Don Schlitz, the songwriter who gave country music one of its most enduring signatures with “The Gambler,” died Thursday, April 16, at a Nashville hospital after a sudden illness. He was 73.
Schlitz wrote “The Gambler” at 23, and Kenny Rogers turned it into a defining hit that won the Grammy for best country song in 1978. Rogers later summed up Schlitz’s gift in a line that followed the songwriter through his career: “Don doesn’t just write songs,” he said. “he writes careers.”
Born and raised in Durham, North Carolina, Schlitz briefly attended Duke University before heading to Nashville at 20 with $80 in his pocket. He arrived with little more than a notebook and the conviction that he could write songs that mattered, and he spent the next five decades proving it.
He wrote hits for Randy Travis, The Judds, The Nitty Gritty Dirt Band, Tanya Tucker, Mary Chapin Carpenter, Keith Whitley and Alison Krauss, with songs including “On the Other Hand,” “Forever and Ever, Amen,” “He Thinks He’ll Keep Her,” “The Greatest” and “When You Say Nothing At All.” “Forever and Ever, Amen” brought him a second Grammy in 1987, and from 1988 to 1991 he was named ASCAP country songwriter of the year four straight times. He also won three CMA song of the year awards and two ACM song of the year awards.
His reach stretched beyond country radio. In 1999, Schlitz wrote the music and lyrics for the Broadway musical “The Adventures of Tom Sawyer,” adding another chapter to a career that had already earned him induction into the Nashville Songwriters Association Hall of Fame in 1993, the Songwriters Hall of Fame in 2012 and the Country Music Hall of Fame in 2017. He was inducted into the Grand Ole Opry in 2022.
The Opry performance on Saturday night, April 18, was dedicated in Schlitz’s honor, a tribute to a writer whose songs became part of the genre’s backbone.

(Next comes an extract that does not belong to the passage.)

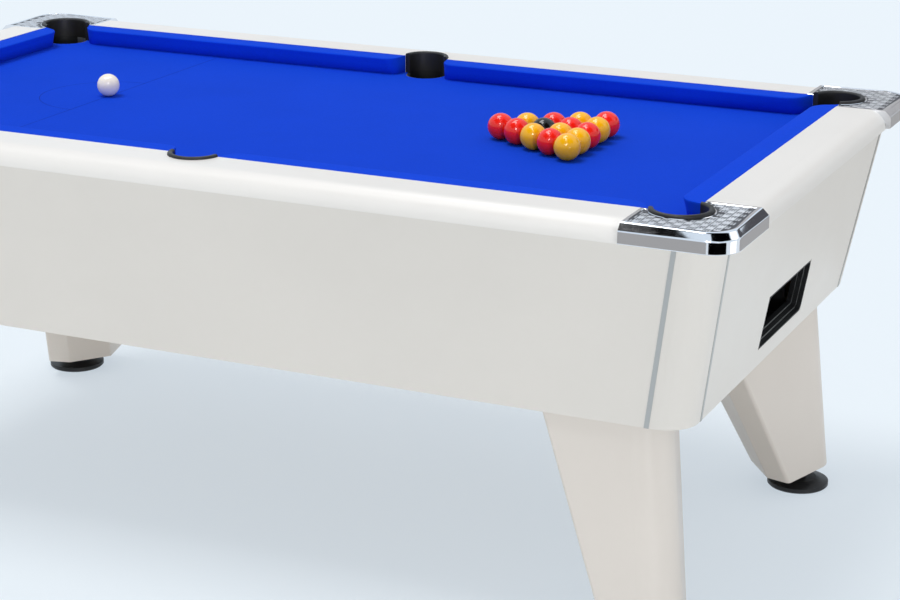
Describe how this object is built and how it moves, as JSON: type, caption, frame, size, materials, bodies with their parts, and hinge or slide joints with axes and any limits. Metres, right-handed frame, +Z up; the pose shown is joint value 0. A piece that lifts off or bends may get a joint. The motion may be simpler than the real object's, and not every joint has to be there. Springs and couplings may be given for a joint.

The Opry said his words and music had articulated “the extraordinary emotions inherent in common experience,” and that is why his death landed as more than the loss of a celebrated name: it marked the absence of a songwriter who could make ordinary feeling sound permanent.
Other service plans were pending. He is survived by his wife, Stacey; his daughter Cory Dixon and her husband Matt Dixon; his son Pete Schlitz and his wife Christian Webb Schlitz; and his grandchildren Roman, Gia and Isla.